I disabled IPv6 on my host and guest “docker-container” with the net.ipv6.conf.all.disable_ipv6 sysctls, and LinkLocalAddressing=ipv4 networkd options. Verified that IPv6 addresses weren’t being given to the container now in “lxc list”.

Containers still seem to take exactly 20.7s to come online.

What i have found is when those containers are starting, if I try to do something like sudo ps aux |grep docker inside the container it doesn’t return any output until the containers either start, or it times out.

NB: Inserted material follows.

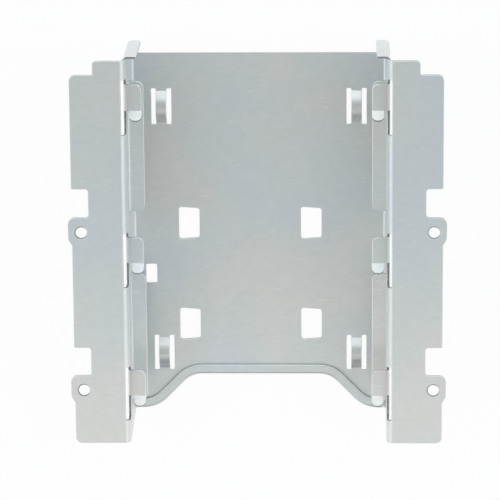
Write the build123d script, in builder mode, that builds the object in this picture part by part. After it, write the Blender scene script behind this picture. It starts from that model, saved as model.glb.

If the compose file has too many containers in it, then it won’t bring them all up, and i get an error like:

Error response from daemon: failed to create shim task: OCI runtime create failed: runc create failed: unable to start container process: unable to apply cgroup configuration: unable to start unit “docker-eb0b359ce044155417ddeda78fbd628a32aac2327de2ec419a968128f02c3dd9.scope” (properties [{Name:Description Value:“libcontainer container eb0b359ce044155417ddeda78fbd628a32aac2327de2ec419a968128f02c3dd9”} {Name:Slice Value:“system.slice”} {Name:Delegate Value:true} {Name:PIDs Value:@au [3898]} {Name:MemoryAccounting Value:true} {Name:CPUAccounting Value:true} {Name:IOAccounting Value:true} {Name:TasksAccounting Value:true} {Name:DefaultDependencies Value:false}]): Timeout waiting for systemd to create docker-eb0b359ce044155417ddeda78fbd628a32aac2327de2ec419a968128f02c3dd9.scope: unknown

For some reason I have this feeling that it has something to do with the btrfs storage volume /var/lib/docker.

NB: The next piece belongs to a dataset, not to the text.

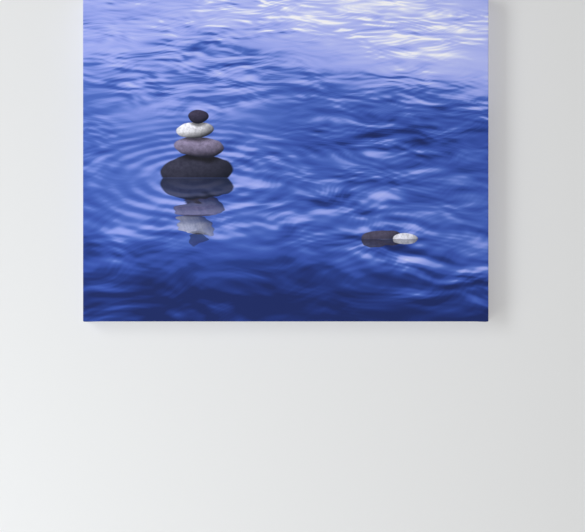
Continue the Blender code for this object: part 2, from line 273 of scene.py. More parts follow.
picture = {
    "horizon": 1.0,  # metres above the picture's middle, well past its top edge
    "rippleWidth": 58 * mm,  # how wide and how tall one ripple is drawn, one metre below the horizon
    "rippleHeight": 21.5 * mm,
    "drift": (0.4, 1.0),  # what bends the ripples: patches a ripple, detail
    "driftReach": (1.6, 1.2, 0.0),
    "swell": (0.9, 1.0, -0.1, 0.1),  # the broad slope under the waves: patches a ripple, detail, range
    "waveStep": 1.7,  # sets each wave off from the one before
    "waveReach": (0.42, -0.6, 1.6),  # where a wave shows: patches a ripple, weakest, strongest
    "calm": (0.15, 1.0, -0.55, 2.0),  # smooth and rough water: patches a ripple, detail, range
    "leastRough": 0.2,
    "waves": [  # length in ripples, heading in degrees, slope
        (2.1, 14, 0.030), (1.35, -28, 0.040), (0.95, 24, 0.040), (0.70, -6, 0.034), (0.52, 44, 0.024),
        (0.38, -38, 0.018), (0.26, 20, 0.011), (0.18, -52, 0.006),
    ],
    "ringLength": 0.62,  # of the rings round the stones, in ripples
    "tilt": 2.2,  # how strongly a slope changes the part of the sky that it mirrors
    "nearShade": (-0.31, -0.11, 0.36, 0.0),  # from one height to another: what it adds to the part mirrored
    "farGlow": (0.07, 0.31, 0.0, -0.40),
    "lean": 0.1,  # both slant down to the right
    "clouds": (0.1, 2.0, 0.86, 0.26),  # patches a ripple, detail, and the part mirrored between and in them
    "sky": [  # what the water mirrors, from the horizon to straight above
        (0.00, "FBFBFF"), (0.05, "E2E6FF"), (0.14, "B9C2FA"), (0.30, "A0ADF4"), (0.38, "8D9EEB"),
        (0.45, "6C86D9"), (0.50, "506FC6"), (0.57, "4160BA"), (0.65, "3652AC"), (0.72, "2D499F"),
        (0.78, "233C8A"), (0.90, "1A2F75"), (1.00, "142662"),
    ],
    "bleed": 4 * mm,  # how far the ink runs onto the back before bare primer
    "primer": "EDEBE4",
}
weave = {
    "threadPitch": 1.25 * mm,  # real threads lie about 0.5 mm apart: drawn coarser, so that they show
    "slub": (160.0, 1.0),  # patches a metre, detail
    "slubPush": (1.5, 1.5, 0.0),
    "roundness": (0.5, 0.5, 1.0),
    "gapShadeTone": (0.94, 1.005),  # painted shade: darker in the gaps between threads, a touch brighter on them
    "inkGloss": (0.2, 1.0, 0.78, 0.62),  # from low to high in the weave, its roughness
    "inkBump": (0.5, 0.16 * mm),  # strength and depth: primer and ink fill the weave
    "rawColours": [(0.3, "E8E3D7"), (0.7, "EEEADF")],
    # painted shade: the raw cloth is darker in the gaps between threads
    "rawGapShadeTone": (0.78, 1.0),
    "rawBump": (0.7, 0.25 * mm),
    "blotch": (30.0, 5.0),  # patches a metre, detail
}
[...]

I’ve never disabled COW, fwiw. Also, I set this config for nested docker: raw.lxc: keyctl=true

Can you repeat with just steps 1,2 and 3, and then confirm whether you are seeing the slow DNS resolution issue? I tend to find that removing variants from a problem can help identify where the issue is being introduced. We previously saw that it seems to be a DNS resolution issue (or at the very least cant rule it out atm), so lets proceed with that and see where the problem is introduced.